The most notable increase in topline improvement within our M&M segment, which had organic sales growth of over 50%. The improvement was driven by the continued recovery of the global automotive market, which represents about 60% of the segment from an end market perspective and help deliver strong volume growth across all three lines of business.
Local pricing gains of 13% also contributed to organic sales growth, reflecting our actions taken to offset raw material costs and higher metals pricing in the Advanced Solutions business. Excluding metals pricing, local price was up about 8%. Within engineering polymers, global supply constraints of key raw materials continues to improve and are expected to remain tight through the end of the year.

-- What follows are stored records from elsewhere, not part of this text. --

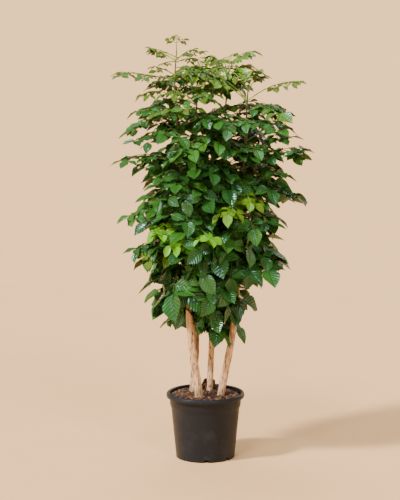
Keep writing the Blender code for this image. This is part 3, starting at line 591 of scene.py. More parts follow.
def plastic_material(look):
    """Injection-moulded recycled polypropylene: charcoal and satin, with flow marks, fine grain and dust.

    Low down inside the foot ring, painted shade darkens its colour and takes away its sheen, so the drain
    notches look deep.
    """
    made, tree = empty_material("moulded_polypropylene")
    place = place_in(tree)
    marks = noise(tree, stretched(tree, place, (14, 14, 90)), 1.0, 4.0, 0.6)
    grain = noise(tree, place, 900.0, 2.0)
    dusty = between(tree, noise(tree, place, 16.0, 5.0, 0.62), 0.50, 0.74, 0.0, 0.55)
    colour = mixed(tree, dusty, rgba(look.plastic), rgba(look.dust))
    flat = node(tree, "VectorMath", {0: place, 1: (1, 1, 0)}, operation="MULTIPLY").outputs[0]
    radius = node(tree, "VectorMath", {0: flat}, operation="LENGTH").outputs["Value"]
    # Painted shade: low down inside the foot ring the plastic is darkened and loses its sheen, as if in
    # shadow
    inner = between(tree, radius, FOOT_RADIUS - WALL, FOOT_RADIUS, 1.0, 0.0)
    low = between(tree, height_in(tree, place), FOOT_RECESS, FOOT_RECESS + WALL, 1.0, 0.0)
    recess_shade = math_of(tree, "MULTIPLY", inner, low)
    colour = mixed(tree, recess_shade, colour, rgba(PAINTED_RECESS_SHADE), "MULTIPLY")
    sheen = math_of(tree, "MULTIPLY_ADD", recess_shade, -SHEEN, SHEEN)
    rough = math_of(tree, "MULTIPLY_ADD", marks, 0.16, look.roughness - 0.06)
    rough = math_of(tree, "MULTIPLY_ADD", dusty, 0.22, rough)
    flow = bumped(tree, marks, 0.35, 0.0006)
    return finished(made, {
        "Base Color": colour, "Roughness": rough, "IOR": 1.49, "Specular IOR Level": sheen,
        "Specular Tint": rgba(SHEEN_TINT), "Normal": bumped(tree, grain, 0.25, 0.0002, Normal=flow)})


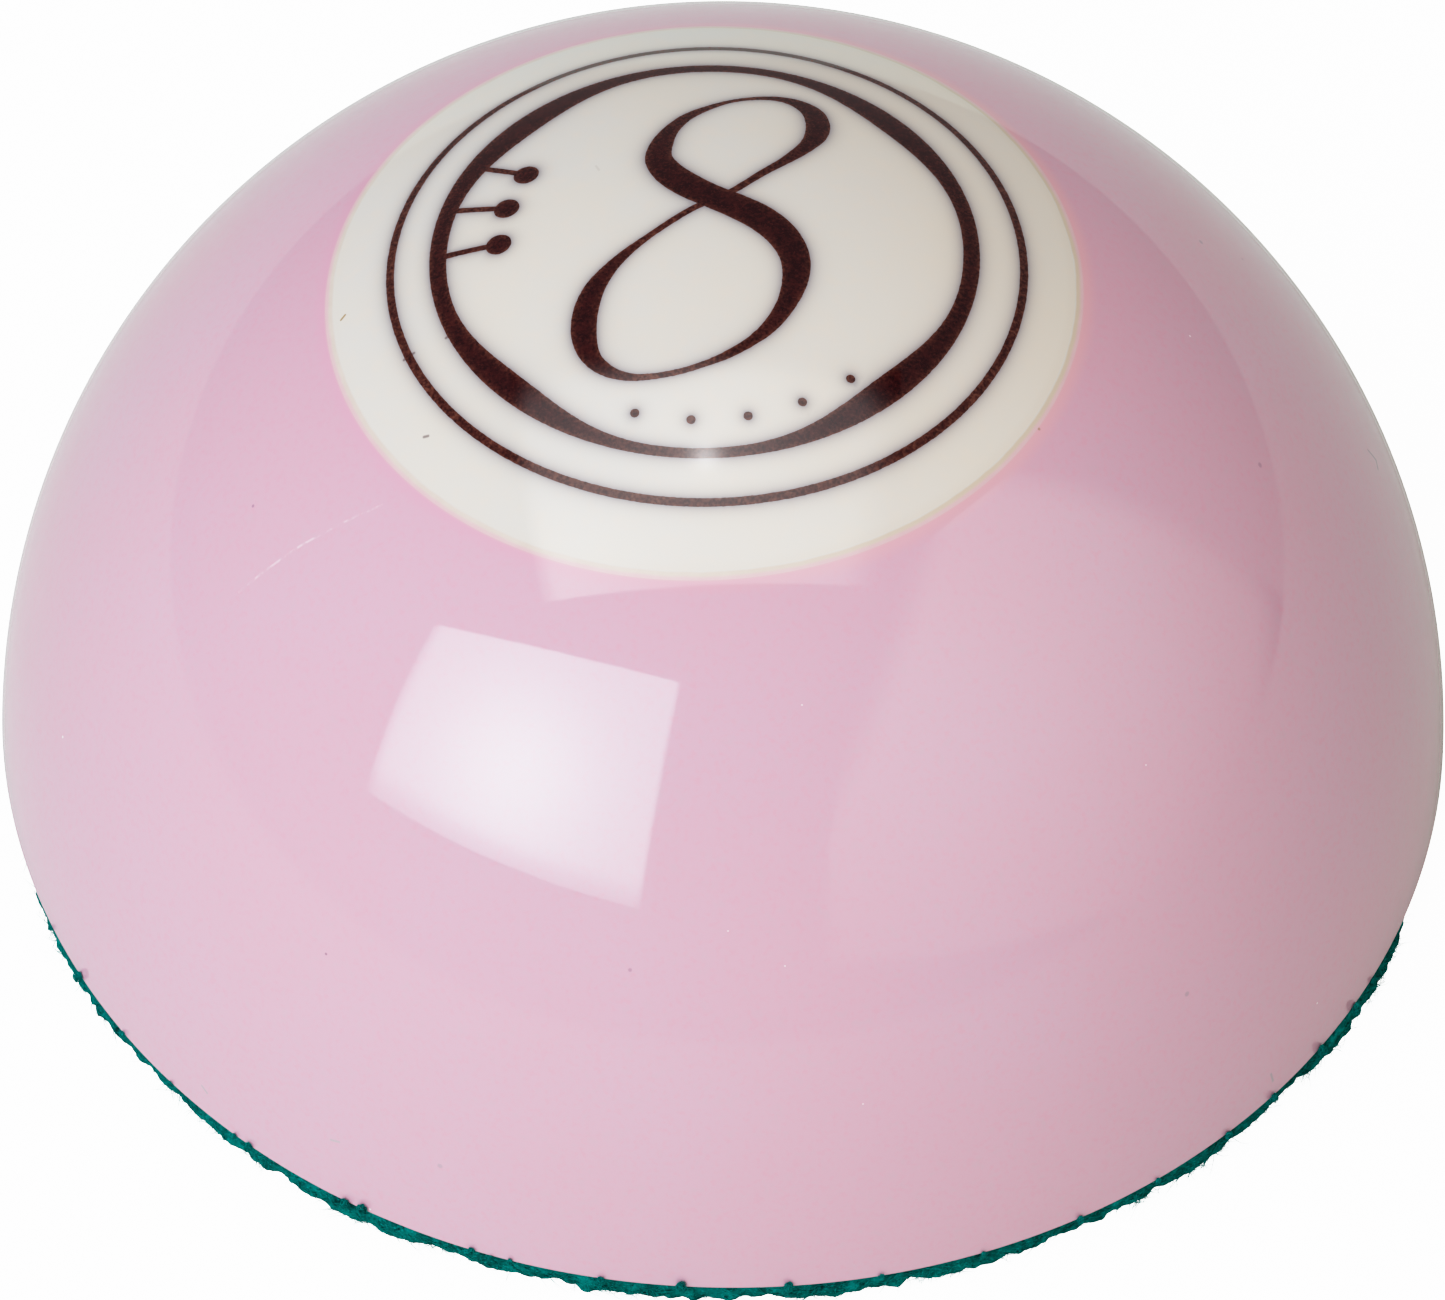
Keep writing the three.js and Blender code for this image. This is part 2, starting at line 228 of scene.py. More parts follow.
# ------------------------------------------------------------------- the dome
def build_body():
    N, M = 420, 150
    verts, faces, tags = [], [], []
    phi = np.arange(N) * 2 * np.pi / N
    rp = PLUG_R + BOND_T
    th0 = math.asin(rp / R)
    rf = 0.16                                    # eased edge of the lapped flat
    zc = BASE_Z + rf - CZ
    rc = math.sqrt((R - rf) ** 2 - zc ** 2)
    zt = zc * R / (R - rf)                       # where the easing leaves the sphere
    # polar angle at which the plug-frame direction reaches height zt
    th1 = np.full(N, math.pi / 2)
    for _ in range(40):
        d = (np.sin(th1)[:, None] * (np.cos(phi)[:, None] * px + np.sin(phi)[:, None] * py)
             + np.cos(th1)[:, None] * pz)
        dd = (np.cos(th1)[:, None] * (np.cos(phi)[:, None] * px + np.sin(phi)[:, None] * py)
              - np.sin(th1)[:, None] * pz)
        th1 -= (R * d[:, 2] - zt) / (R * dd[:, 2])
    rings = []

    def ring(P):
        rings.append(len(verts)); verts.extend(P.tolist())

    def strip(tag, flip=False):
        a, b = rings[-2], rings[-1]
        for j in range(N):
            k = (j + 1) % N
            faces.append((a + j, b + j, b + k, a + k)); tags.append(tag)

    floor_w = PLUG_FLOOR - BOND_T
    top_w = R * math.cos(th0)
    c, s = np.cos(phi), np.sin(phi)
    cen = len(verts); verts.append(in_plug(0, 0, floor_w).tolist())
    ring(in_plug(rp * c, rp * s, np.full(N, floor_w)))
    for j in range(N):
        faces.append((cen, rings[-1] + j, rings[-1] + (j + 1) % N)); tags.append(FLAT)
    for k in range(1, 7):
        ring(in_plug(rp * c, rp * s, np.full(N, floor_w + (top_w - floor_w) * k / 6))); strip(FLAT)
    for k in range(1, M + 1):
        t = k / M
        th = th0 + (th1 - th0) * t
        ring(CENTRE + R * (np.sin(th)[:, None] * (c[:, None] * px + s[:, None] * py) + np.cos(th)[:, None] * pz))
        strip(SPHERE)
    end = np.array(verts[rings[-1]:rings[-1] + N])
    psi = np.arctan2(end[:, 1], end[:, 0])
    a0 = math.atan2(zc, rc)
    for k in range(1, 9):
        a = a0 + (-math.pi / 2 - a0) * k / 8
        rr, zz = rc + rf * math.cos(a), zc + rf * math.sin(a) + CZ
        ring(np.stack([rr * np.cos(psi), rr * np.sin(psi), np.full(N, zz)], 1)); strip(AUTO)
    for rr in (27.0, 20.0, 10.0):
        ring(np.stack([rr * np.cos(psi), rr * np.sin(psi), np.full(N, BASE_Z)], 1)); strip(FLAT)
    cen = len(verts); verts.append([0, 0, BASE_Z])
    for j in range(N):
        faces.append((rings[-1] + (j + 1) % N, rings[-1] + j, cen)); tags.append(FLAT)
    ob = make("ball_dome_body", verts, faces, tags)
    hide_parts("half_ball_body")
    return ob


def build_bond():
    N = 360
    verts, faces, tags, rings = [], [], [], []
    phi = np.arange(N) * 2 * np.pi / N
    c, s = np.cos(phi), np.sin(phi)

    def ring(r, w):
        rings.append(len(verts)); verts.extend(in_plug(r * c, r * s, np.full(N, w)).tolist())

    def strip(tag):
        a, b = rings[-2], rings[-1]
        for j in range(N):
            k = (j + 1) % N
            faces.append((a + j, b + j, b + k, a + k)); tags.append(tag)
    ri, ro = PLUG_R, PLUG_R + BOND_T
    cen = len(verts); verts.append(in_plug(0, 0, PLUG_FLOOR).tolist())
    ring(ri, PLUG_FLOOR)
    for j in range(N):
        faces.append((cen, rings[-1] + j, rings[-1] + (j + 1) % N)); tags.append(FLAT)
    wi, wo = math.sqrt(R * R - ri * ri), math.sqrt(R * R - ro * ro)
    for k in range(1, 4):
        ring(ri, PLUG_FLOOR + (wi - PLUG_FLOOR) * k / 3); strip(FLAT)
    for k in range(1, 6):
        r = ri + (ro - ri) * k / 5
        ring(r, math.sqrt(R * R - r * r)); strip(SPHERE)
    for k in range(1, 4):
        ring(ro, wo + (PLUG_FLOOR - BOND_T - wo) * k / 3); strip(FLAT)
    cen = len(verts); verts.append(in_plug(0, 0, PLUG_FLOOR - BOND_T).tolist())
    for j in range(N):
        faces.append((rings[-1] + (j + 1) % N, rings[-1] + j, cen)); tags.append(FLAT)
    ob = make("plug_bond_line", verts, faces, tags)
    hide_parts("plug_bond")
    return ob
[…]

We continue to expect to recover lost volume related to these disruptions as the raw material constraints are alleviated.
Turning to slide seven. I mentioned earlier that adjusted EPS of $1.06 per share, was up over 240% from $0.31 per share in the year ago period. Higher segment earnings resulted in a net benefit totaling over $0.40. This net benefit resulted mainly from higher volumes and the absence of idle mills recorded in the prior year, offset slightly by portfolio changes, which includes the absence of the gain recorded in the prior year in Corporate. Also providing a significant benefit to adjusted EPS versus last year was an approximate $0.30 per share benefit due to a lower share count. Benefits from lower interest expense in the current quarter as a result of our recent delevering actions mostly offset by higher base tax rate compared to last year. Our base tax rate for the quarter of 19.8% was higher than the year ago period due to the absence of certain discrete gains benefitting the prior-year rate. For full year 2021, we currently expect our base tax rate to be closer to the lower end of our expected range of 21% to 22%.
With that, I'll now turn it back over to Ed.